Basically the situation is this: years of systematic out-migration and a collapse in fertility around 1990 have left all these countries with a significant and ongoing labour supply problem. Claus Vistesen has just done some very interesting background research for Lithuania which really help put things in perspective (and especially the easy-to-read graphs, which are an absolute must). Using back-of-the-envelope-type calculations, if we consider that Lithuania currently has around 50,000 unemployed, and economic growth is reducing this pool by about 5,000 a month, then you don't need to be a mathematical genius to work out that they have about ten moths left before they run out completely, and this is clearly impossible. So push does come to shove, one way or another, within a time horizon of about ten months.
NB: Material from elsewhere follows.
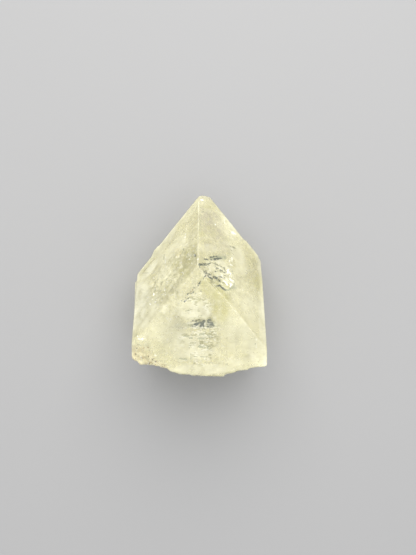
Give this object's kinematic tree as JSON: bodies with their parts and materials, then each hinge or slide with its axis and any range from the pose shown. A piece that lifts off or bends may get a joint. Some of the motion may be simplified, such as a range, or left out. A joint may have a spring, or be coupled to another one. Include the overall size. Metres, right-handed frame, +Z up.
{
  "type": "apophyllite pyramid",
  "caption": "Pale yellow apophyllite crystal: a square prism closed by a pyramid, with a stepped broken base, lying on a side face.",
  "frame": {"origin": "under the middle of the crystal's box, on the plane it rests on", "axes": "+Y along the long axis to the pyramid's tip, +X to the crystal's right seen from above, +Z up"},
  "size_m": [0.0252, 0.0344, 0.0243],
  "materials": {
    "crystal": "translucent pale yellow crystal with a glassy to pearly lustre, cloudy inside and worn along its edges"
  },
  "bodies": {
    "root": {"crystal": "crystal"}
  },
  "joints": []
}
But why am I niggling like this with the Economist? Because behind all this lies a much bigger debate, one about the sources of economic growth, and about the relative size of the demographic and the institutional components in growth. The journalists at the Economist clearly have an in-house view that the demographic component is not important, and this has lead them in one country after another across the globe to either simply ignore the issue, or to say that the importance of demographics is greatly overstated. In Japan, for example, they continue to believe in a sustainable, internal-demand-driven, recovery (despite the fact that as Claus Vistesen explains here), the recent data we have from Japan do not support this assumption at all). In India (which has as we all know, lots and lots of young people just about to enter the labour market) they continue to argue the absurd view that the Indian economy is in grave danger of overheating (a view which Nanubhai Desai systematically refutes in this excellent post here). Meantime, and as is only to be expected in any economy which is running short of natural coolant, overheating is visibly starting to show its face all over Eastern and Central Europe.
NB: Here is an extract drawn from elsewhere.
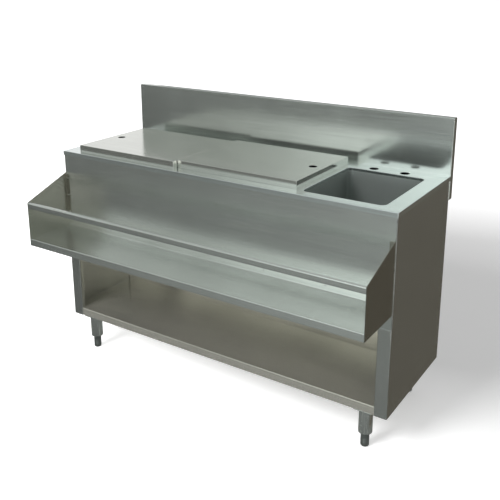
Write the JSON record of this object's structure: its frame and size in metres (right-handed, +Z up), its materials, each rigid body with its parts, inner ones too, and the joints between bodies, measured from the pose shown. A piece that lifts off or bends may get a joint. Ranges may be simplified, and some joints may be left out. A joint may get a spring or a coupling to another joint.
{
  "type": "bar sink with ice bin",
  "caption": "Free-standing steel bar station with a covered insulated ice bin, a small sink, a backsplash, a bottle rail and an open storage base on adjustable legs.",
  "frame": {"origin": "on the floor, in the middle of the whole outline seen from above", "axes": "+X to the right along the front, +Y to the back, +Z up"},
  "size_m": [1.219, 0.606, 0.912],
  "materials": {
    "panel_steel": "fine horizontal brushing",
    "deck_steel": "fine brushing, satin",
    "lid_steel": "fine brushing, satin",
    "bowl_steel": "satin",
    "rail_steel": "fine brushing, satin",
    "shelf_steel": "satin",
    "inner_steel": "satin",
    "hidden_steel": "mill finish",
    "leg_steel": "brushed round tube",
    "foot_steel": "plated, dull",
    "screw_steel": "plain machined",
    "drain_plate": "polished plating",
    "foam": "rigid closed-cell foam",
    "rubber": "moulded"
  },
  "bodies": {
    "station": {"deck_front_strip": "deck_steel", "deck_back_strip": "deck_steel", "deck_left_end": "deck_steel", "deck_right_end": "deck_steel", "deck_bridge": "deck_steel", "deck_faucet_ledge": "deck_steel", "bin_rim": "deck_steel", "deck_rear_channel": "hidden_steel", "backsplash_shell": "panel_steel", "backsplash_left_cap": "panel_steel", "backsplash_right_cap": "panel_steel", "backsplash_brace": "hidden_steel", "front_panel": "panel_steel", "left_side_panel": "panel_steel", "right_side_panel": "panel_steel", "back_panel": "panel_steel", "storage_back_panel": "inner_steel", "bottom_shelf": "shelf_steel", "shelf_channel": "hidden_steel", "ice_bin_liner": "bowl_steel", "ice_bin_insulation": "foam", "ice_bin_jacket": "hidden_steel", "ice_bin_drain_body": "drain_plate", "ice_bin_drain_gasket": "rubber", "ice_bin_drain_nut": "drain_plate", "ice_bin_drain_tail": "drain_plate", "ice_bin_drain_grid": "drain_plate", "sink_bowl": "bowl_steel", "sink_drain_body": "drain_plate", "sink_drain_gasket": "rubber", "sink_drain_nut": "drain_plate", "sink_drain_tail": "drain_plate", "sink_drain_grid": "drain_plate", "rail_trough": "rail_steel", "rail_guard": "panel_steel", "rail_left_end": "panel_steel", "rail_right_end": "panel_steel", "rail_screws": "screw_steel", "leg_bracket_front_left": "panel_steel", "leg_bracket_front_right": "panel_steel", "leg_bracket_back_left": "panel_steel", "leg_bracket_back_right": "panel_steel", "leg_tube_front_left": "leg_steel", "leg_tube_front_right": "leg_steel", "leg_tube_back_left": "leg_steel", "leg_tube_back_right": "leg_steel", "leg_collar_front_left": "foot_steel", "leg_collar_front_right": "foot_steel", "leg_collar_back_left": "foot_steel", "leg_collar_back_right": "foot_steel"},
    "left_cover": {"left_lid": "lid_steel", "left_lid_stiffener": "hidden_steel"},
    "right_cover": {"right_lid": "lid_steel", "right_lid_stiffener": "hidden_steel"},
    "front_left_foot": {"foot_front_left": "foot_steel"},
    "front_right_foot": {"foot_front_right": "foot_steel"},
    "back_left_foot": {"foot_back_left": "foot_steel"},
    "back_right_foot": {"foot_back_right": "foot_steel"}
  },
  "joints": [
    {"name": "left_cover_lift", "type": "slide", "parent": "station", "child": "left_cover", "axis": [0, 0, 1], "range_m": [0, 0.15]},
    {"name": "right_cover_lift", "type": "slide", "parent": "station", "child": "right_cover", "axis": [0, 0, 1], "range_m": [0, 0.15]},
    {"name": "front_left_foot_screw", "type": "slide", "parent": "station", "child": "front_left_foot", "axis": [0, 0, 1], "range_m": [-0.0127, 0.0127]},
    {"name": "front_right_foot_screw", "type": "slide", "parent": "station", "child": "front_right_foot", "axis": [0, 0, 1], "range_m": [-0.0127, 0.0127]},
    {"name": "back_left_foot_screw", "type": "slide", "parent": "station", "child": "back_left_foot", "axis": [0, 0, 1], "range_m": [-0.0127, 0.0127]},
    {"name": "back_right_foot_screw", "type": "slide", "parent": "station", "child": "back_right_foot", "axis": [0, 0, 1], "range_m": [-0.0127, 0.0127]}
  ]
}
So what was up to now a reasonably academic debate is about to become a live macro issue, and my strong chiding against The Economist is simply due to the fact that in turning a blind eye to one possible account of the growth process they will have done nothing of any great substance to inform and forewarn their readers of what may now be about to come. As he wearily raises his telescope over the dust-ridden patch he declares "people, I see no people". Yes, that is just the point.

Update

Well just in case any of you have the impression that the points raised here simply constitute some kind of oversight on the part of the Economist, the Economist Intelligence Unit have dispelled any remaining doubts we may have entertained. They have just published a new study entitled Eastern Europe: booming economies, dangerous politics, which astoundingly - at least going by the blurb - doesn't seem to treat the labour supply constraint question as having any importance at all. At this point I haven't read the whole report, I admit, but then, is it really credible for people to ask would-be clients to shell out £335 for something which seems to miss the central point about what is going on? The quality of our current intelligence is indeed, it appears, severely strained.
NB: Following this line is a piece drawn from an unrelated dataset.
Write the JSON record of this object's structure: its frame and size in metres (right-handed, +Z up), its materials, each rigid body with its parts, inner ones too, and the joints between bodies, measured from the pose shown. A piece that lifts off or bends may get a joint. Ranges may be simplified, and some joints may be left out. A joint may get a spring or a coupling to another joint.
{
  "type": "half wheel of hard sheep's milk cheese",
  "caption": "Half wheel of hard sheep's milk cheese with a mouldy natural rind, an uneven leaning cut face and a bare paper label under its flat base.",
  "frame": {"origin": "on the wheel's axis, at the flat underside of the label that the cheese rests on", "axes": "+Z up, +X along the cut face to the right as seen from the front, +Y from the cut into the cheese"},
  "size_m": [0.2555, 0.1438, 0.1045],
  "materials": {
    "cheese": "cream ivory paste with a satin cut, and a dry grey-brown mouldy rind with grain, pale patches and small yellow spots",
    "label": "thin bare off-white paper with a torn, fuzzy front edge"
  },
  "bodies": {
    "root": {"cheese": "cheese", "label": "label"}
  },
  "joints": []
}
Also doing some background digging on Slovakia, I found this data in the Slovak Spectator. Slovakia has a pool of about 200,000 unemployed, and is eating into it at a rate of about 50,000 a year, which gives an outer limit of about 4 years, at current growth rates. But then of course there are skill bottlenecks, and demands on the Slovak labour pool from other countries to think about. So in reality the situation is much tighter than it seems, especially in Bratislava. Slovakia's currency - the Slovak Koruna - does however continue to appreciate, since industrial output has just risen year on year by 17.9%, but the steady increase in the value of the currency may in today's climate, have the rather perverse effect of boosting domestic demand even more by attracting an inward flow of funds in the anticipation of even more currency appreciation, in the process fuelling the Bratislava housing boom mentioned in the above link (which of course means an increased need for construction workers, and on and on we go, of course, until the day we don't).